The risks of uncritically appropriating secular styles can be especially great when the church seeks out accessible music and media that it hopes will be attractive to youthful newcomers. Suppose, for example, that we in fact live in a society that consumes amusements at a rate never before seen in history. Suppose that Neil Postman has a point, therefore, when he argues that we are "amusing ourselves to death." [Neil Postman, Amusing Ourselves to Death: Public Discourse in the Age of Show Business (New York: Penguin, 19860.] Suppose, moreover, that the major entertainment corporations, the "merchants of cool," invest almost unimaginable quantities of money in researching and marketing to a teen culture that has more wealth and independence than ever before. [See The Merchants of Cool, Frontline, PJB Video FROL-1909 (Spring 2001).] Suppose, finally, that there is a genuine if elusive connection between the kind of music being marketed most widely and the morally questionable goods being sold most aggressively.
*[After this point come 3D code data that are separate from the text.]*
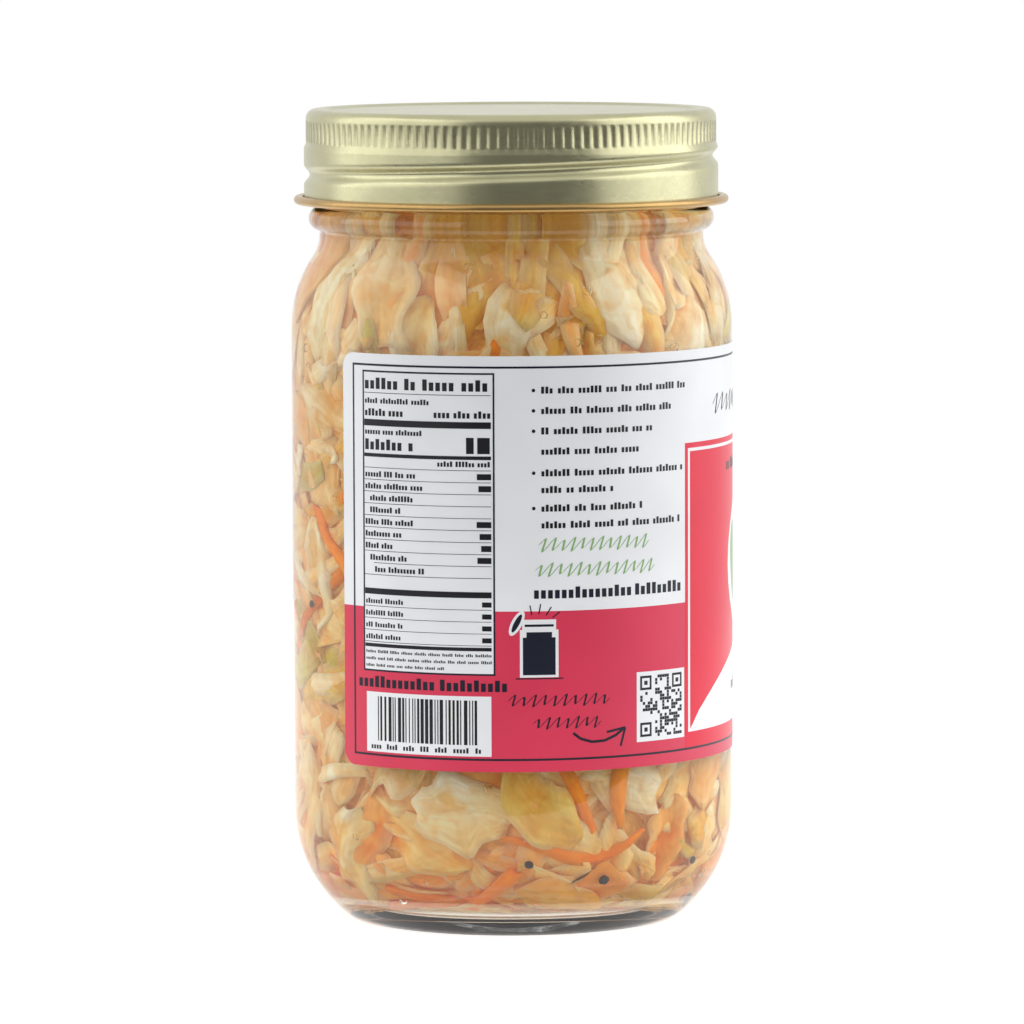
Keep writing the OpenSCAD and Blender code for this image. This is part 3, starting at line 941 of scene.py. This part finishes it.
class Print:
    """Flat shapes in one colour, in millimetres from the label's left edge and in height."""

    def __init__(self):
        self.bm = bmesh.new()

    def place(self, x, z, wide, tall, tilt=0.0):
        """Matrix that stands a flat unit shape up at a place, with a size and a tilt."""
        return (Matrix.Translation((x, 0, z)) @ Matrix.Rotation(tilt, 4, "Y")
                @ Matrix.Diagonal((wide, 1, tall, 1)) @ Matrix.Rotation(math.pi / 2, 4, "X"))

    def block(self, x0, z0, x1, z1):
        at = self.place((x0 + x1) / 2, (z0 + z1) / 2, x1 - x0, z1 - z0)
        return bmesh.ops.create_grid(self.bm, x_segments=1, y_segments=1, size=0.5,
                                     matrix=at)["verts"]

    def box(self, x0, z0, x1, z1, line):
        self.block(x0, z0, x1, z0 + line)
        self.block(x0, z1 - line, x1, z1)
        self.block(x0, z0 + line, x0 + line, z1 - line)
        self.block(x1 - line, z0 + line, x1, z1 - line)

    def disc(self, x, z, rx, rz=None, tilt=0.0):
        bmesh.ops.create_circle(self.bm, cap_ends=True, segments=24, radius=1,
                                matrix=self.place(x, z, rx, rz or rx, tilt))

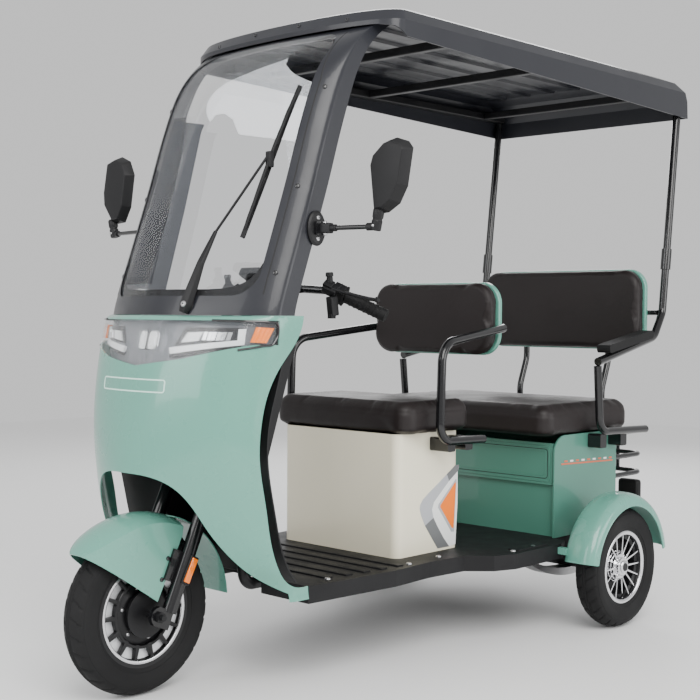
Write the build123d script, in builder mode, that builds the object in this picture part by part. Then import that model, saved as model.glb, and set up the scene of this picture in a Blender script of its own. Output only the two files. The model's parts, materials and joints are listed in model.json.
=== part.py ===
"""Covered electric tricycle: one steered wheel, two driven wheels, a canopy, two bench seats.

Frame: X forward, Y to the rider's left, Z up, in millimetres.  The origin is on the ground, under
the middle of the overall length and width.
"""

import os
from math import cos, radians, sin, tan

from build123d import *

os.makedirs("parts", exist_ok=True)

# ---------------------------------------------------------------- driving dimensions
WHEELBASE = 1462.0
REAR_TRACK = 970.0            # between the middle planes of the rear tyres
FRONT_TYRE_R = 207.5          # 3.00-10 tyre
REAR_TYRE_R = 185.0           # 3.00-8 tyre
TYRE_WIDTH = 80.0
FRONT_RIM_R = 127.0           # bead seat of a 10 inch rim
REAR_RIM_R = 101.6            # bead seat of an 8 inch rim
RIM_WIDTH = 54.0
ROOF_OVERHANG = 566.0         # from the rear axle back to the rear edge of the roof
ROOF_TOP = 1760.0
FLOOR_TOP = 270.0
RAKE = 24.0                   # steering axis from the vertical, degrees
AXLE_LEAD = 30.0              # front axle ahead of the steering axis
STEERING_LOCK = 35.0          # each way, degrees

SEAT_GAP = 0.3                # assembly clearance between pieces that sit on each other
RUNNING_GAP = 0.05            # radial clearance of a shaft in its bore

REAR_AXLE_X = -(WHEELBASE + FRONT_TYRE_R - ROOF_OVERHANG) / 2
REAR_AXLE_Z = REAR_TYRE_R
FRONT_AXLE_X = REAR_AXLE_X + WHEELBASE
FRONT_AXLE_Z = FRONT_TYRE_R
WHEEL_Y = REAR_TRACK / 2
SIDES = (("left", 1), ("right", -1))


def ahead(distance):
    """X of a station that lies this far ahead of the rear axle."""
    return REAR_AXLE_X + distance


def behind_nose(distance):
    """X of a station that lies this far behind the front axle."""
    return FRONT_AXLE_X - distance


def write(builder, name):
    """Label a finished piece and write it to its own STEP file."""
    builder.part.label = name
    export_step(builder.part, f"parts/{name}.step")


def side_plane(y):
    """Upright plane at y with local x forward and local y up."""
    return Plane(origin=(0, y, 0), x_dir=(1, 0, 0), z_dir=(0, -1, 0))


def tube(points, bend_radii, radius):
    """Round bar swept along straight runs joined by tangent arcs, added to the open part."""
    with BuildLine() as route:
        if bend_radii:
            FilletPolyline(*points, radius=bend_radii)
        else:
            Polyline(*points)
    start = route.line @ 0
    heading = route.line % 0
    with BuildSketch(Plane(origin=start, z_dir=heading)) as section:
        Circle(radius)
    sweep(sections=section.sketch, path=route.line)


# ---------------------------------------------------------------- wheels
FLANGE_HEIGHT = 11.0
FLANGE_THICKNESS = 3.5
RIM_WALL = 5.0
TYRE_CROWN_DROP = 9.0
DISC_THICKNESS = 6.0
SPOKE_COUNT = 8
FRONT_HUB_R = 52.0
FRONT_HUB_LENGTH = 46.0
FRONT_SPINDLE_R = 7.5
REAR_HUB_R = 34.0
REAR_HUB_LENGTH = 70.0
REAR_SPINDLE_R = 12.5


def wheel_plane(centre):
    """Plane through a wheel's centre with local x along its axle and local y up."""
    return Plane(origin=centre, x_dir=(0, 1, 0), z_dir=(1, 0, 0))


def make_tyre(name, centre, tyre_radius, rim_radius):
    bead = RIM_WIDTH / 2 - SEAT_GAP
    shoulder = TYRE_WIDTH * 0.36
    belly = (tyre_radius + rim_radius + FLANGE_HEIGHT) / 2
    with BuildPart() as tyre:
        with BuildSketch(wheel_plane(centre)):
            with BuildLine():
                Line((-bead, rim_radius), (bead, rim_radius))
                Line((bead, rim_radius), (bead, rim_radius + FLANGE_HEIGHT))
                ThreePointArc((bead, rim_radius + FLANGE_HEIGHT), (TYRE_WIDTH / 2, belly),
                              (shoulder, tyre_radius - TYRE_CROWN_DROP))
                ThreePointArc((shoulder, tyre_radius - TYRE_CROWN_DROP), (0, tyre_radius),
                              (-shoulder, tyre_radius - TYRE_CROWN_DROP))
                ThreePointArc((-shoulder, tyre_radius - TYRE_CROWN_DROP), (-TYRE_WIDTH / 2, belly),
                              (-bead, rim_radius + FLANGE_HEIGHT))
                Line((-bead, rim_radius + FLANGE_HEIGHT), (-bead, rim_radius))
            make_face()
        revolve(axis=Axis(centre, (0, 1, 0)))
    write(tyre, name)


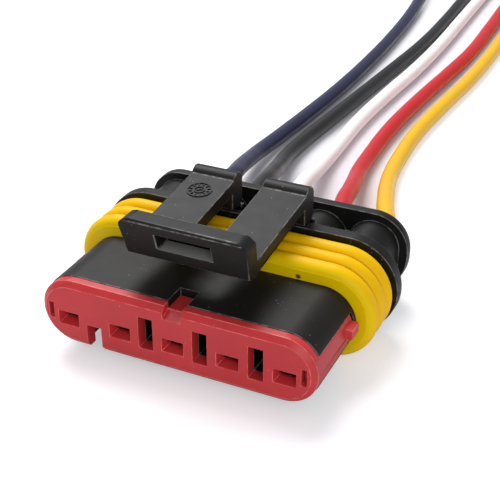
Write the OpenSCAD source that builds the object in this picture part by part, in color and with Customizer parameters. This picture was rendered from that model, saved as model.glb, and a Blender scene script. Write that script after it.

It should be evident, then, why the wholesale adoption and "baptism" of commercially popular music and media for the purposes of luring youth and newcomers to church can be risky business. This is not to deny an importatnt - even key - role for popular music in church. But if popular (and other) artists are to bring their gifts to the house of worship, both they and the leaders of worship will need to exert considerable effort to discover what is appropriate.
Inclusive Yet Discerning, Frank Burch Brown, p. 45
(Grand Rapids: Eerdmans, 2009)
Key words from the book and chapter titles should be considered when reading this rather personal pull-out quote ... Inclusive, Discerning/Enjoyment, Discernment. Let's none of us get too polarized, and may I grow, grow grow in this balance!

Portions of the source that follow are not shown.